What seems difficult about something like this is that you're then blending two functions, which can then step into the domain of another ability (in this case, Swiftcast). You now have two skills the provide mobility. If you went the way of allowing BLMs to use Surecast to simply stand in a given AoE instead such as by taking reduced AoE damage or their cast's potency absorbing incoming damage during the cast itself, then you essentially have a second Manaward, functionally speaking. To be honest, one of the things that I think could go a long way is to simply allow for dual-casting or blended animations, e.g. being able to use Surecast during another cast (flame gathers around your staff while your hand, otherwise unused, forms the Surecast, Manaward, Manawall, next-spell Swiftcast, etc.). One of the main inhibitors of Surecast right now is the clipping it causes. Keep the animation, but kill the clipping, and its use may well be more attractive.
Without that change, or even alongside it, SE will just have to figure out what blends of functions they actually want to assign to n abilities.
Just a quick question: would it be preferably to you that your AoEs hit slightly harder, and your CCs were far more applicable (less effective but still usable against enemies that would otherwise be immune), but most enemies hit substantially harder? Maybe throw some added active defenses, for non-tanks especially, into that mix as not to kill off all melee when a tank isn't present, but at that point you really are more dependent on coordination in order to go whole hog on your enemies. If playing in the current mass-pull style, tanks get to feel a bit more mitigation oriented and healers a bit more healing oriented as a side-effect.

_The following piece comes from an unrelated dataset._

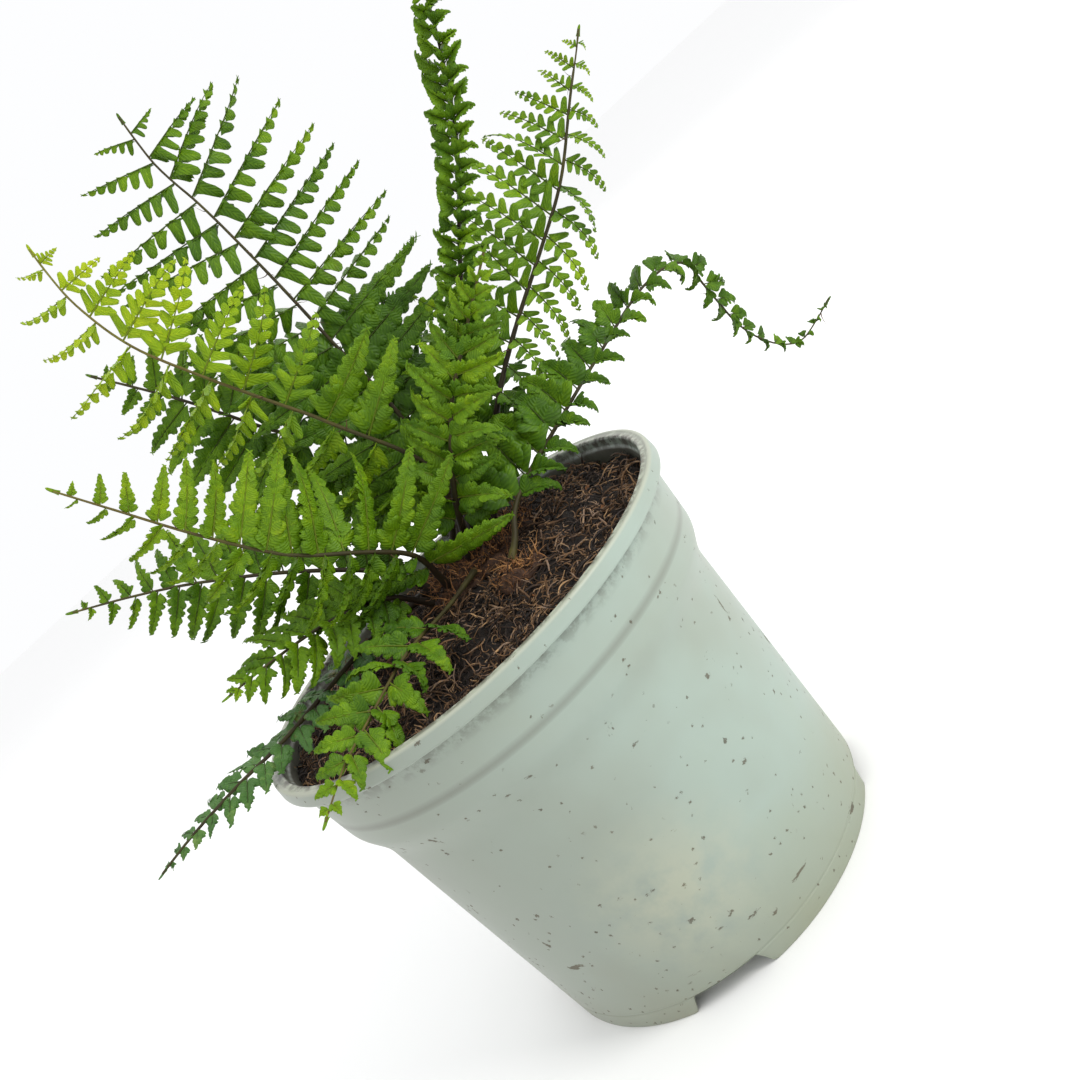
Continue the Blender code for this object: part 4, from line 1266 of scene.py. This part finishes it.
def makeLeafMaterial(name, stops, ribColour, brown, brownAmount):
    material, tree, shader = newMaterial(name, IOR=1.42, Specular_IOR_Level=0.30)
    tone = addNode(tree, "ShaderNodeAttribute", attribute_name="tone").outputs["Fac"]
    rib = addNode(tree, "ShaderNodeAttribute", attribute_name="ribMark").outputs["Fac"]
    coords = objectCoords(tree)
    blotch, fine = noiseAt(tree, coords, 110.0, 3.0, 0.6), noiseAt(tree, coords, 700.0, 3.0, 0.6)
    uv = addNode(tree, "ShaderNodeAttribute", attribute_name="UVMap")
    split = addNode(tree, "ShaderNodeSeparateXYZ", {0: uv.outputs["Vector"]})
    sideways = doMath(tree, "ABSOLUTE", doMath(tree, "SUBTRACT", split.outputs["X"], 0.5))
    # slanting side veins either side of the middle one
    slant = doMath(tree, "SUBTRACT", split.outputs["Y"], times(tree, sideways, 0.9))
    waves = doMath(tree, "SINE", times(tree, slant, 25.0))
    veins = ramp(tree, waves, -1.0, 1.0)
    middle = ramp(tree, sideways, 0.09, 0.0)
    mixed = plus(tree, tone, ramp(tree, blotch, 0.3, 0.7, -0.10, 0.10))
    mixed = plus(tree, mixed, times(tree, ramp(tree, veins, 0.2, 1.0, -0.5, 0.5), 0.05))
    mixed = plus(tree, mixed, times(tree, middle, 0.08))
    colours = colourStrip(tree, mixed, stops)
    base = mixColour(tree, times(tree, rib, 0.8), colours, ribColour)
    browned = times(tree, ramp(tree, noiseAt(tree, coords, 60.0, 4.0, 0.7), 0.62, 0.72), brownAmount)
    base = mixColour(tree, browned, base, brown)
    tree.links.new(base, shader.inputs["Base Color"])
    rough = ramp(tree, fine, 0.3, 0.7, 0.40, 0.58)
    tree.links.new(rough, shader.inputs["Roughness"])
    height = plus(tree, times(tree, veins, 0.7), times(tree, fine, 0.35))
    tree.links.new(bump(tree, height, 0.5, 0.0004), shader.inputs["Normal"])
    shader.inputs["Subsurface Weight"].default_value = 0.10
    shader.inputs["Subsurface Radius"].default_value = (0.0012, 0.0016, 0.0004)
    return material


hairStock = stockOf("hairStock", makeScales("hair", 5, 33))
hairStops = ((0.0, (0.02, 0.011, 0.006)), (1.0, (0.16, 0.08, 0.035)))
hairMaterial = makeToneMaterial("stemHair", hairStops, 0.8, 600.0)
stemMaterial = makeStemMaterial()
bladeTree = makeBladeTree()
lobeStock = stockOf("lobeStock", makeLobes(lobeSettings))
greenStops = ((0.0, (0.006, 0.017, 0.001)), (1.0, (0.40, 0.51, 0.008)), (0.25, (0.019, 0.056, 0.002)),
              (0.45, (0.050, 0.125, 0.002)), (0.65, (0.120, 0.235, 0.003)), (0.85, (0.250, 0.385, 0.004)))
oldStops = ((0.0, (0.018, 0.055, 0.012)), (1.0, (0.34, 0.46, 0.10)), (0.5, (0.07, 0.17, 0.035)))
leafMaterials = {
    "leaf_dark": makeLeafMaterial("leafDark", greenStops, (0.032, 0.042, 0.006), (0.08, 0.055, 0.010), 0.25),
    "leaf_bright": makeLeafMaterial("leafBright", greenStops, (0.12, 0.15, 0.012), (0.22, 0.12, 0.02), 0.15),
    "leaf_old": makeLeafMaterial("leafOld", oldStops, (0.05, 0.07, 0.02), (0.22, 0.10, 0.02), 0.6),
}
total = 0
for frondName, frondValues in frondSettings.items():
    stemPath = makeStem(frondName, readStem("stem_" + frondName), frondValues, stemMaterial)
    total += makeFrond(frondName, frondValues, stemPath, leafMaterials, lobeStock)
print("scene: fronds", total, "faces")

for stock in (fibreStock, thickStock, crumbStock, scaleStock, hairStock, lobeStock):
    clearStock(stock)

Similar question: Would you prefer that stuns were balanced in such a way as to be more useful as ways to guarantee positionals, improve uptime of other skills, or reduce (tank) damage taken, etc., than as on-cooldown bonus damage?Then you have skills that are used but totally ineffective or not used for their intended purpose. Pacifys, stuns, silences, etc, are ever used for 99% of the time is a small dps increase, so when you find mechanics you could stun you inevitably can't because the boss is immune because everyones been spamming stuns for the small dps boost.

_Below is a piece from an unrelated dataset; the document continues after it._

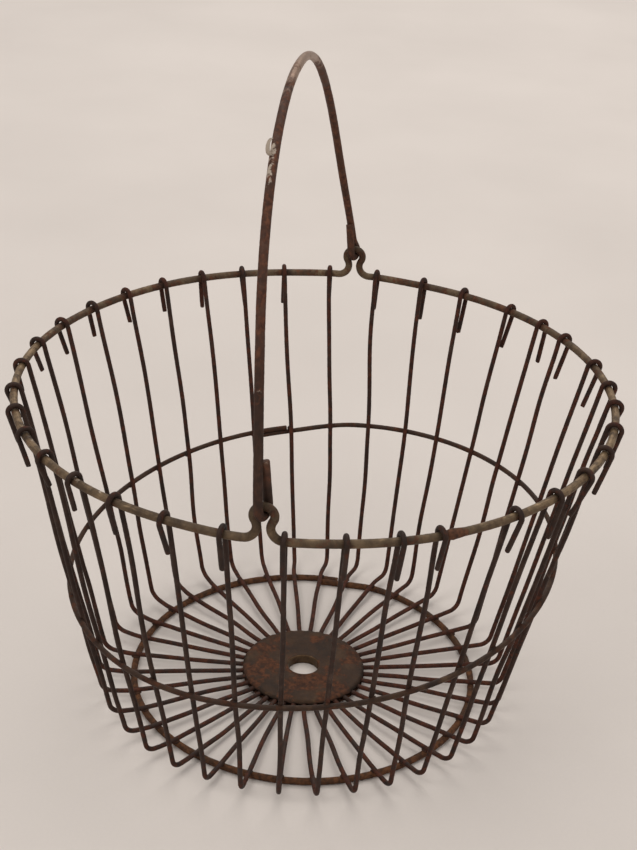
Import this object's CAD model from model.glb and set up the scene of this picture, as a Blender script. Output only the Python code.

What I'd say you're looking at are flaw-specific outputs, which can be fine (albeit perhaps a bit overpowered in new settings as sort of a safety mechanics-learning job) if their relative cost onto the rest of the toolkit is low. Granted, I don't think the Paladin toolkit is actually limited to emergencies and team mistakes. Divine Veil is still a very real output even outside of emergencies; I'd argue its best uses are regularly scheduled, as to negate the need for a particular healer AoE, and it can save the raid from certain AoEs, such as all Almost Holy casts going off at once within minimal or no other shielding. Cover itself would seem useful only when a target who would otherwise die is marked for or in a zone for incoming physical damage—extremely niche—but is actually used primarily to cheese mechanics, such as on T13's Ahk Morn, A5, etc., as a strategy-bending gimmick. So they're both useful even when no mistakes are made, and actually have relatively little uptime to support the team when mistakes are frequent. But I have to ask, is something useful at all times even what you really want, especially if the cost for failure-specific outputs are low, when you're playing a more... thematically defender-type tank? I'd agree that these tools should see more use to bend strategies further and more frequently, but I'm not sure they need to be regular outputs.Then you have situations like paladins, where a good portion of its toolkit is basically useless in a remotely decent group. Cover is one example, divine veil also. it's a pretty strong shield admittedly but it isn't really needed or useful that often. If you pass a dps check before big aoe damage that damage is trivial. And divine veil is a joke, if you fail the dps check you wipe regardless of how many shields you can throw up.
And this is where I blame the distinct metas wherein CCs and such go from fully applicable to suddenly useless. There should be a more analog range of effect here to allow for different strategies as enemy resistances increase, rather than merely creating two distinct rulesets wherein a number of previously useful skills go by the wayside.So many skills are made useless simply from the way content is designed.